The international community is also far from indifferent to the
threat of nuclear proliferation. As we near the Nuclear
Nonproliferation Treaty (NPT) review conference, which will take
place under UN auspices in the year 2000, foreign ministers David
Andrews of Ireland and Anna Lindh of Sweden have declared that "all
NPT member states have made a commitment to the goal of abolition
of nuclear weapons." Speaking also on behalf of Brazil, Egypt,
Mexico, New Zealand and South Africa, the New Agenda Coalition for
a Nuclear Free World, they noted that "only Cuba, India, Israel and
Pakistan remain outside the nonproliferation treaty. The
international community demands no less than their prompt accession
to the treaty as it stands" (International Herald Tribune, May 20,
1999).
The Middle East is teetering between an accelerated
non-conventional weapons arms race and moves towards a regional
security arrangement. What will it be - MAD or a Nuclear Weapons
Free Zone (NWFZ)?
While a NWFZ will probably only be finalized within the context of
a comprehensive peace treaty, it is critical to move forward
towards both goals simultaneously. At the international Hague
Appeal for Peace Conference in May 1999, Bahig Nassar of Egypt,
head of the Cairo-based Arab Coordinating Center for NGOs, said
that Egypt's insistence that Israel sign the NPT was not meant as a
threat, but was being posed within the context of the peace
process. Since Israeli public opinion considers the nuclear card to
be the ultimate existential deterrent, it would be very helpful if
concerned Egyptians and other members of the international
anti-nuclear community would present the case for non-conventional
weapons arms control and a Nuclear Weapons Free Zone directly to
the Israeli people.
The Hague Appeal for Peace
In May 1999, believing that peace is too important to leave to the
politicians alone, hundreds of individuals and organizations
representing civil society throughout the world joined together to
initiate The Hague Appeal for Peace Conference on the eve of the
new millennium. The goal was to create a peace and justice agenda
for the 21st century.
"We are gathered together, representatives of governments, or
international organizations, Nobel laureates, but above all mere
mortal citizens, for a shared responsibility," said Cora Weiss,
president of the conference and one of the driving forces behind
the initiative. "As long as $789 billion a year is spent on the
military, while only $13 billion is spent on basic health and
nutrition, as long as three-fifths of the world's 4.4 billion
people live on less than $1 a day, we will continue to have
violence and war."
Among the themes emphasized at the conference were:
• The need to adhere to, reinforce and implement
international law;
• The need to redefine security in terms of human and
ecological needs rather than solely in terms of national
sovereignty and borders;
• The need for early warning about brewing crises and the
importance of peace initiatives before crises get out of
control;
• The need to further democratize the United Nations and
other multilateral institutions;
• The importance of "soft power" paths for conflict
resolution, utilizing negotiation, coalition building and New
Diplomacy methods of settling disputes rather than "hard power"

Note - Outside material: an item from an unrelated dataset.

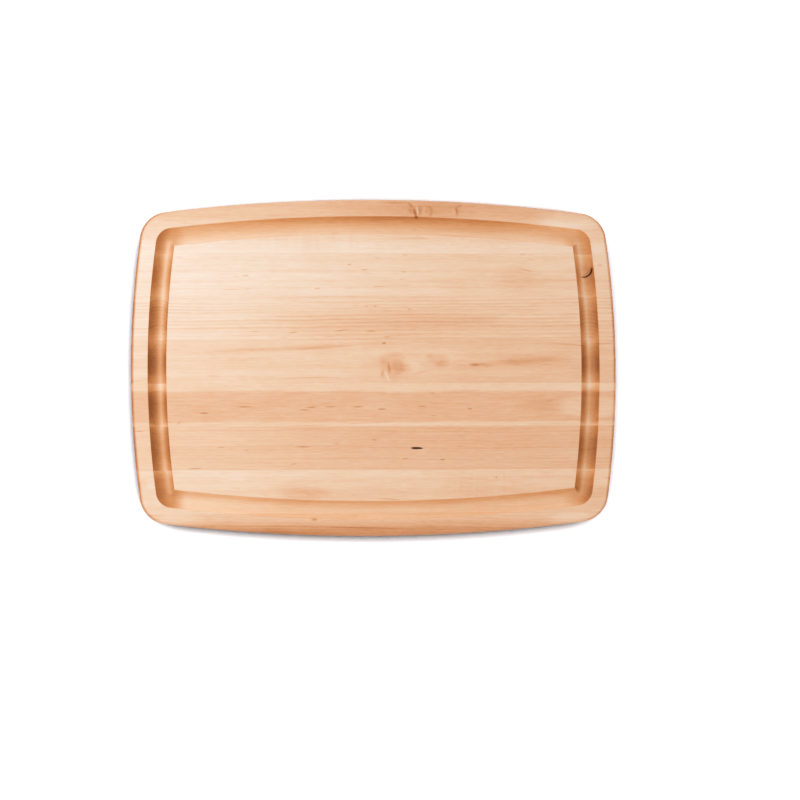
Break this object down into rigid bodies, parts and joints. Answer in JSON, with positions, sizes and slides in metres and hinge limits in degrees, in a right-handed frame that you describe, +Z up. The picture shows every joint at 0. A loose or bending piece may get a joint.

dictates of major powers, militaries and economic
conglomerates;
• The need to develop effective and speedy methods of
humanitarian intervention, according to the UN Charter, when
civilians are threatened with genocide, war crimes, crimes against
humanity and extreme natural disasters;
• The need to reallocate resources to ensure funding for
peace activities, while reducing the arms trade and military
budgets.
Initiatives
Among the major initiatives launched at the conference were:
• Nuclear Weapons Convention - the launching of an
international campaign to conclude a convention to abolish nuclear
weapons as mandated by Article VI of the Non-Proliferation Treaty
(NPT) and the International Court of Justice;
• International Action Network on Small Arms - the launching
of a global network of NGOs dedicated to preventing the
proliferation and unlawful use of small arms, whether in the Third
World or in the inner cities and suburban schools of the
U.S.A.;
• Stopping the Use of Child Soldiers - it is estimated that
more than 300,000 children under 18 are currently participating in
armed conflicts throughout the world. To combat this travesty, an
international coalition was formed in May 1998 to end the military
recruitment and use as soldiers of all children under 18 years of
age. The Hague Conference was used as a platform for
consciousness-raising and organization around this issue;
• International Campaign to Ban Landmines - building upon one
of the first successes of the New Diplomacy, the Ottawa Mine Ban
Treaty, a campaign was launched for the universalization,
ratification and implementation of the treaty;
• Global Ratification Campaign for the International Criminal
Court - building upon the signing of the Rome Statute of the
International Criminal Court, a campaign was launched to reach the
60 national ratifications necessary to activate a permanent court
for bringing to justice individuals accused of genocide, war crimes
and crimes against humanity;
• Global Campaign for Peace Education - since systematic
education for peace in the schools and universities is a key to
promoting support for non-violent conflict resolution, human rights
and cultural diversity, the Hague Conference called for a campaign
to support the United Nations Decade for a Culture of Peace and
Non-Violence for the Children of the World, scheduled to start in
the year 2000.
More information about the Hague Appeal for Peace agenda can be
found at .
The final word belongs to Nobel Peace Prize laureate Prof. Joseph
Rotblat, who, after working on the Manhattan Project, became a
thoughtful, passionate and outspoken opponent of nuclear weapons.
"Remember your humanity," he says, a phrase that captures the
essential spirit of the 1999 Hague Appeal for Peace.